Dr. Rippon was engaged in preparing a work commemorating the saintly worthies who were interred in Bunhill Fields, but the book never was published. His plan embraced the records on every stone. J.A. Jones, in his "Bunhill Memorials," in which he gives sketches of three hundred ministers and other persons of note buried in Bunhill Fields, produced probably a much more valuable book than Dr. Rippon's time would have permitted him to write.
Dr. Rippon is best known by his "A Selection of Hymns from the Best Authors, Intended to Be an Appendix to Dr. Watts? Psalms and Hymns", which was reprinted 27 times, in over 200,000 copies. This work for a long period, with the hymns of Dr. Watts, was used in Baptist churches.
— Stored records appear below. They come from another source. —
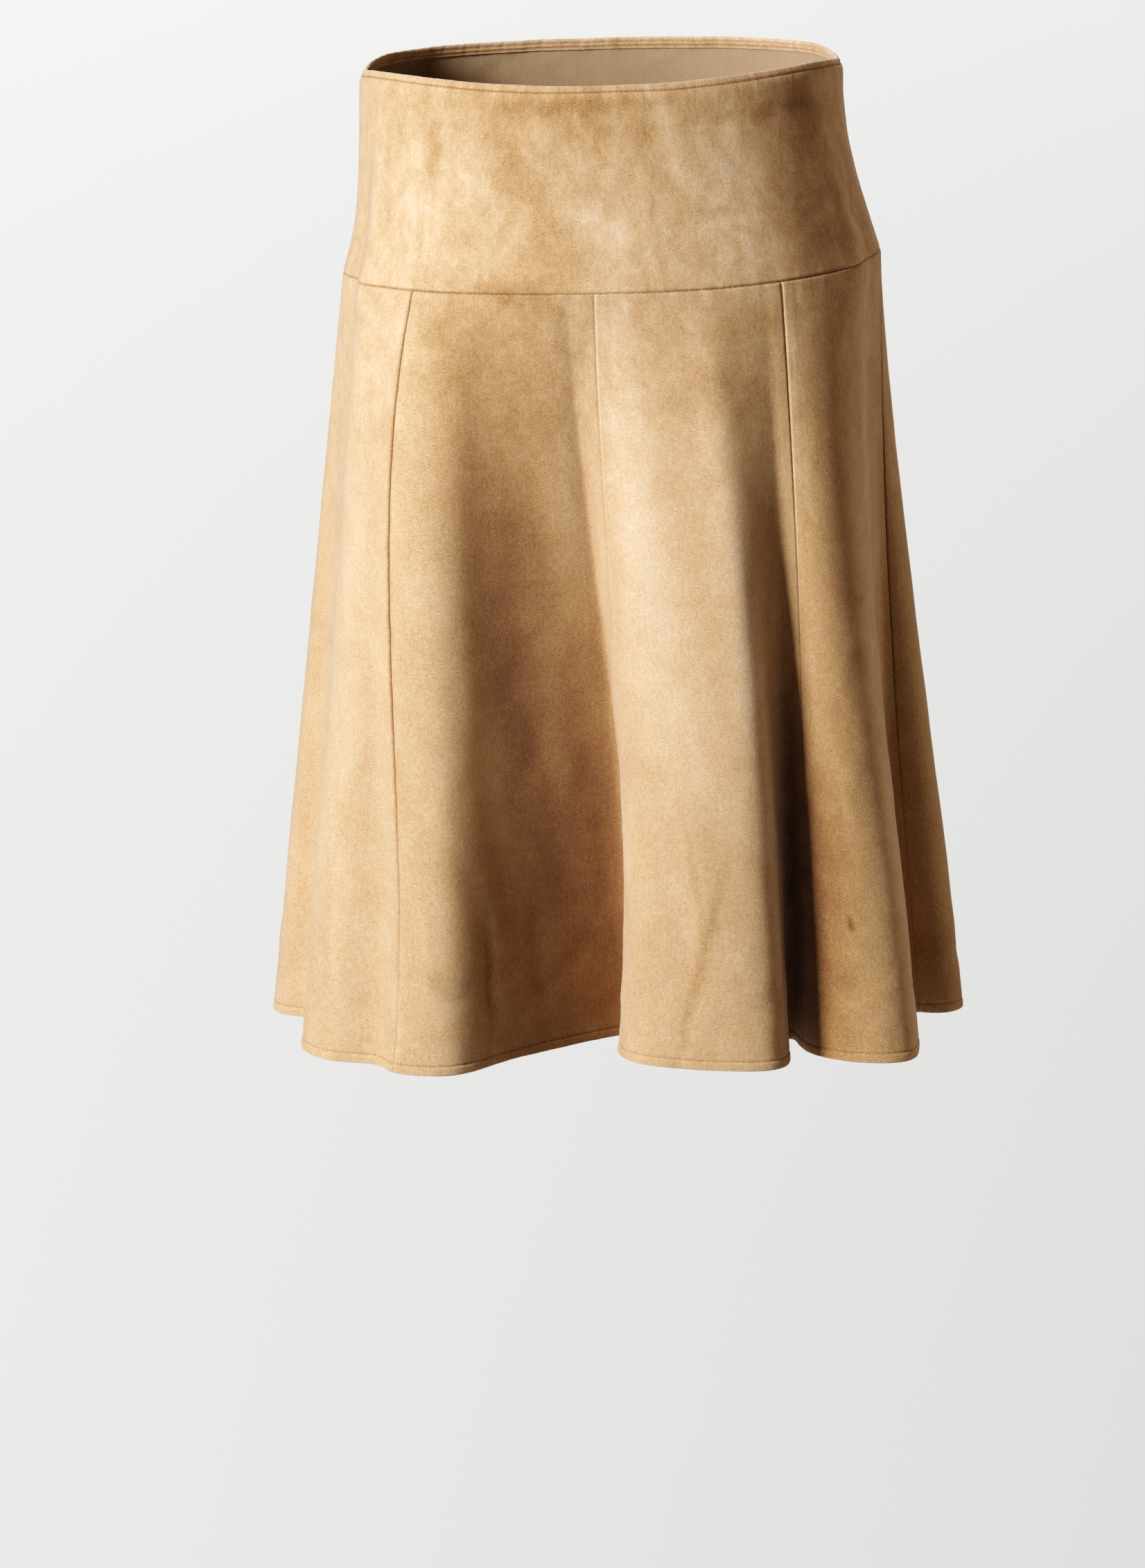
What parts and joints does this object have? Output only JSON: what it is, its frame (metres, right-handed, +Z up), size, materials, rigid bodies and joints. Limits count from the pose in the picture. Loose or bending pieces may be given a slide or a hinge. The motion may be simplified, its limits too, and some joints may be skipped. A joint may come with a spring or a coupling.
{
  "type": "a-line skirt",
  "caption": "Knee-length a-line skirt of faux suede: a fitted hip yoke over flared gores, worn and hollow, open at waist and hem.",
  "frame": {"origin": "centre of the waist opening, level with the waist edge at the centre front", "axes": "+Z up towards the wearer's head, -Y the way the wearer faces, +X towards the wearer's left"},
  "size_m": [0.4751, 0.3382, 0.6596],
  "materials": {
    "suede": "matt brushed faux suede, camel brown, with a short nap that marks lighter and darker where it is stroked"
  },
  "bodies": {
    "root": {"yoke_front": "suede", "yoke_back": "suede", "gore_right_side_front": "suede", "gore_right_front": "suede", "gore_left_front": "suede", "gore_left_side_front": "suede", "gore_left_side_back": "suede", "gore_left_back": "suede", "gore_right_back": "suede", "gore_right_side_back": "suede"}
  },
  "joints": []
}
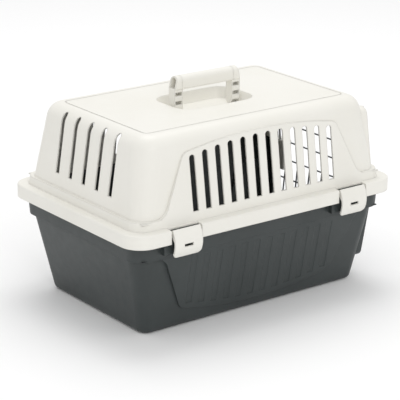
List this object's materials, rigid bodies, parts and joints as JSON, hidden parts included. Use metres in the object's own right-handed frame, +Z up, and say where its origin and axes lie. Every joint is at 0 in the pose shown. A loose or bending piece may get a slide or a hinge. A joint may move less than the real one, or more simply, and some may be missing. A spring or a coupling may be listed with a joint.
{
  "type": "pet carrier",
  "caption": "Small pet carrier: dark tray, vented ivory roof shell, wire door with a sprung latch, side clips and a folding carry handle.",
  "frame": {"origin": "on the floor below the middle of the carrier", "axes": "+X out of the door end, +Y towards the carrier's left side seen from behind the door end, +Z up"},
  "size_m": [0.48, 0.3352, 0.331],
  "materials": {
    "ivory_plastic": "satin moulded polypropylene, ivory",
    "dark_plastic": "satin moulded polypropylene, dark slate",
    "wire_steel": "drawn and welded steel wire, zinc coated",
    "spring_steel": "bright spring wire"
  },
  "bodies": {
    "tray": {"tray": "dark_plastic"},
    "roof": {"roof_shell": "ivory_plastic"},
    "door": {"door_hinge_rod": "wire_steel", "door_frame_wire": "wire_steel", "door_upright_wires": "wire_steel", "door_cross_wires": "wire_steel", "latch_front_cover": "ivory_plastic", "latch_back_cover": "ivory_plastic", "latch_spring": "spring_steel", "upper_bolt_guide": "ivory_plastic", "lower_bolt_guide": "ivory_plastic"},
    "upper_bolt": {"upper_latch_tab": "ivory_plastic", "upper_latch_bolt": "wire_steel"},
    "lower_bolt": {"lower_latch_tab": "ivory_plastic", "lower_latch_bolt": "wire_steel"},
    "handle": {"handle": "ivory_plastic"},
    "clip_front_left": {"clip_front_left": "ivory_plastic"},
    "clip_front_right": {"clip_front_right": "ivory_plastic"},
    "clip_rear_left": {"clip_rear_left": "ivory_plastic"},
    "clip_rear_right": {"clip_rear_right": "ivory_plastic"}
  },
  "joints": [
    {"name": "roof_lift", "type": "slide", "parent": "tray", "child": "roof", "axis": [0, 0, 1], "range_m": [0, 0.12]},
    {"name": "door_swing", "type": "hinge", "parent": "tray", "child": "door", "pos_m": [0.224, -0.095, 0.15], "axis": [0, 0, 1], "range_deg": [-100, 0]},
    {"name": "upper_bolt_slide", "type": "slide", "parent": "door", "child": "upper_bolt", "axis": [-0.0946, 0, 0.9955], "range_m": [0, 0.005], "stiffness_N_per_m": 120, "springref_m": 0.005, "deforming": ["latch_spring"]},
    {"name": "lower_bolt_slide", "type": "slide", "parent": "door", "child": "lower_bolt", "axis": [-0.1123, 0, -0.9937], "range_m": [0, 0.005], "stiffness_N_per_m": 120, "springref_m": 0.005},
    {"name": "handle_fold", "type": "hinge", "parent": "roof", "child": "handle", "pos_m": [0, 0, 0.282], "axis": [1, 0, 0], "range_deg": [-64, 64]},
    {"name": "clip_front_left_hinge", "type": "hinge", "parent": "roof", "child": "clip_front_left", "pos_m": [0.152, 0.1575, 0.1595], "axis": [1, 0, 0], "range_deg": [-5, 75]},
    {"name": "clip_front_right_hinge", "type": "hinge", "parent": "roof", "child": "clip_front_right", "pos_m": [0.152, -0.1575, 0.1595], "axis": [-1, 0, 0], "range_deg": [-5, 75]},
    {"name": "clip_rear_left_hinge", "type": "hinge", "parent": "roof", "child": "clip_rear_left", "pos_m": [-0.152, 0.1575, 0.1595], "axis": [1, 0, 0], "range_deg": [-5, 75]},
    {"name": "clip_rear_right_hinge", "type": "hinge", "parent": "roof", "child": "clip_rear_right", "pos_m": [-0.152, -0.1575, 0.1595], "axis": [-1, 0, 0], "range_deg": [-5, 75]}
  ],
  "couplings": [
    {"joint": "lower_bolt_slide", "follows": "upper_bolt_slide", "ratio": 1}
  ]
}
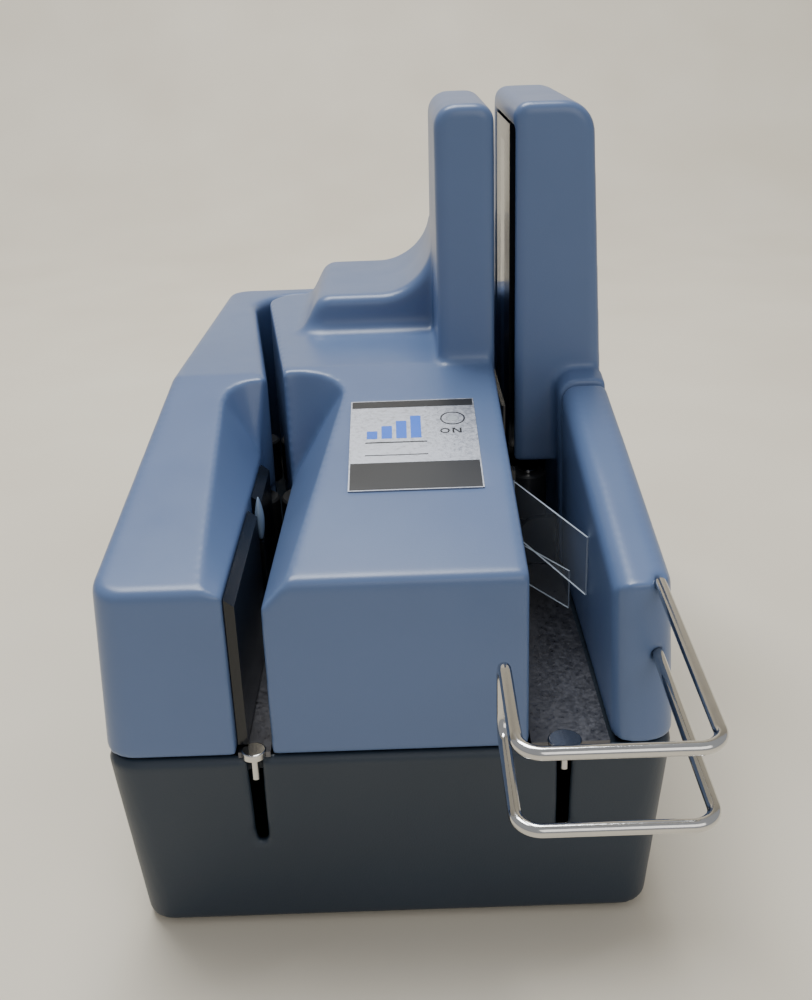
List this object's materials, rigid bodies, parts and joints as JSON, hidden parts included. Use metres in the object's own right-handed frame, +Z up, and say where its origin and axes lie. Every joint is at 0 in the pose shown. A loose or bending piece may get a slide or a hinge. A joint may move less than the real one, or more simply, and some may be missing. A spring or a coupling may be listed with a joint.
{
  "type": "cheque scanner",
  "caption": "Desktop cheque scanner with a feed slot, swing-open side covers over the track, twin sensor towers, an exit pocket and a wire stacker rack.",
  "frame": {"origin": "on the desk under the middle of the whole object's box", "axes": "+Z up, +Y from the front (slot mouths and wire rack) to the rear (inlets), +X to the right seen from the front"},
  "size_m": [0.1397, 0.2784, 0.194],
  "materials": {
    "cover_plastic": "satin",
    "base_plastic": "satin",
    "dark_plastic": "satin",
    "floor_steel": "brushed",
    "bright_steel": "polished",
    "label_metal": "satin",
    "clear_film": "gloss",
    "camera_glass": "polished",
    "pale_tip": "gloss",
    "roller_rubber": "matte",
    "idler_plastic": "satin",
    "bush_brass": "machined",
    "motor_paint": "satin",
    "board_green": "gloss"
  },
  "bodies": {
    "root": {"base_tub": "base_plastic", "rubber_feet": "roller_rubber", "deck_plate": "base_plastic", "chassis_screws": "bright_steel", "centre_cover": "cover_plastic", "label_plate": "label_metal", "light_pipe": "pale_tip", "hopper_floor": "floor_steel", "pocket_floor": "floor_steel", "front_studs": "bright_steel", "pocket_wall": "cover_plastic", "wire_rack": "bright_steel", "inner_guide": "dark_plastic", "exit_cheek": "dark_plastic", "flap_bracket": "dark_plastic", "front_camera": "dark_plastic", "front_camera_glass": "camera_glass", "hinge_pins": "bright_steel", "shaft_bushes": "bush_brass", "drive_belt": "roller_rubber", "motor_body": "motor_paint", "head_bracket": "floor_steel", "magnetic_head": "bright_steel", "ink_cradle": "dark_plastic", "ink_cartridge": "idler_plastic", "main_board": "board_green", "power_jack": "dark_plastic", "data_socket": "bright_steel", "latch_magnets": "bright_steel"},
    "left_wing": {"left_cover": "cover_plastic", "left_liner": "dark_plastic", "left_frame": "floor_steel", "left_screws": "bright_steel", "left_pins": "bright_steel"},
    "right_wing": {"right_cover": "cover_plastic", "right_liner": "dark_plastic", "right_frame": "floor_steel", "right_screws": "bright_steel", "right_pins": "bright_steel", "rear_camera": "dark_plastic", "rear_camera_glass": "camera_glass"},
    "pusher": {"pusher_arm": "dark_plastic", "pusher_tip": "pale_tip", "pusher_spring": "bright_steel"},
    "left_idler": {"left_idler": "idler_plastic"},
    "separator": {"separator_roller": "roller_rubber"},
    "rear_idler": {"rear_idler": "idler_plastic"},
    "exit_idler": {"exit_idler": "idler_plastic"},
    "upper_flap": {"upper_flap": "clear_film"},
    "lower_flap": {"lower_flap": "clear_film"},
    "feed_wheel": {"feed_shaft": "bright_steel", "feed_roller": "roller_rubber"},
    "left_drive": {"left_drive_shaft": "bright_steel", "left_drive_roller": "roller_rubber"},
    "rear_drive": {"rear_drive_shaft": "bright_steel", "rear_drive_roller": "roller_rubber"},
    "exit_drive": {"exit_drive_shaft": "bright_steel", "exit_drive_roller": "roller_rubber"},
    "motor_rotor": {"motor_shaft": "bright_steel"}
  },
  "joints": [
    {"name": "left_wing_swing", "type": "hinge", "parent": "root", "child": "left_wing", "pos_m": [-0.0082, 0.1312, 0.08], "axis": [0, 0, -1], "range_deg": [0, 40]},
    {"name": "right_wing_swing", "type": "hinge", "parent": "root", "child": "right_wing", "pos_m": [0.0082, 0.1312, 0.08], "axis": [0, 0, 1], "range_deg": [0, 40]},
    {"name": "pusher_swing", "type": "hinge", "parent": "left_wing", "child": "pusher", "pos_m": [-0.05, -0.0488, 0.0645], "axis": [0, 0, -1], "range_deg": [0, 8], "stiffness_Nm_per_rad": 0.01},
    {"name": "upper_flap_swing", "type": "hinge", "parent": "root", "child": "upper_flap", "pos_m": [0.0374, 0.0012, 0.08], "axis": [0, 0, -1], "range_deg": [0, 20], "stiffness_Nm_per_rad": 0.0005},
    {"name": "lower_flap_swing", "type": "hinge", "parent": "root", "child": "lower_flap", "pos_m": [0.0374, -0.0023, 0.066], "axis": [0, 0, -1], "range_deg": [0, 20], "stiffness_Nm_per_rad": 0.0005},
    {"name": "motor_spin", "type": "hinge", "parent": "root", "child": "motor_rotor", "pos_m": [0.003, -0.0378, 0.07], "axis": [0, 0, 1], "continuous": true},
    {"name": "feed_spin", "type": "hinge", "parent": "root", "child": "feed_wheel", "pos_m": [-0.0245, 0.0152, 0.07], "axis": [0, 0, 1], "continuous": true},
    {"name": "left_drive_spin", "type": "hinge", "parent": "root", "child": "left_drive", "pos_m": [-0.02991, 0.0672, 0.07], "axis": [0, 0, 1], "continuous": true},
    {"name": "rear_drive_spin", "type": "hinge", "parent": "root", "child": "rear_drive", "pos_m": [0.02, 0.1135, 0.07], "axis": [0, 0, 1], "continuous": true},
    {"name": "exit_drive_spin", "type": "hinge", "parent": "root", "child": "exit_drive", "pos_m": [0.0318, 0.0292, 0.07], "axis": [0, 0, 1], "continuous": true},
    {"name": "left_idler_spin", "type": "hinge", "parent": "left_wing", "child": "left_idler", "pos_m": [-0.04361, 0.0672, 0.07], "axis": [0, 0, 1], "continuous": true},
    {"name": "separator_spin", "type": "hinge", "parent": "left_wing", "child": "separator", "pos_m": [-0.0395, 0.0152, 0.07], "axis": [0, 0, 1], "continuous": true},
    {"name": "rear_idler_spin", "type": "hinge", "parent": "right_wing", "child": "rear_idler", "pos_m": [0.02, 0.1272, 0.07], "axis": [0, 0, 1], "continuous": true},
    {"name": "exit_idler_spin", "type": "hinge", "parent": "right_wing", "child": "exit_idler", "pos_m": [0.0455, 0.0292, 0.07], "axis": [0, 0, 1], "continuous": true}
  ],
  "couplings": [
    {"joint": "feed_spin", "follows": "motor_spin", "ratio": 1},
    {"joint": "left_drive_spin", "follows": "motor_spin", "ratio": 1},
    {"joint": "rear_drive_spin", "follows": "motor_spin", "ratio": 1},
    {"joint": "exit_drive_spin", "follows": "motor_spin", "ratio": 1}
  ]
}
Mr. Spurgeon says that his "Selection of Hymns" was an estate to him. And he adds, "In his later days he was evidently in very comfortable circumstances, for we have often heard mention of his carriage and pair."
He was a friend to America in the Revolutionary struggle, as the English Baptists generally were.
He was pastor of the community now worshipping (1888) in the Metropolitan Tabernacle, over which Rev. C.H. Spurgeon at present presides, from 1773 to 1836, a period of sixty-three years.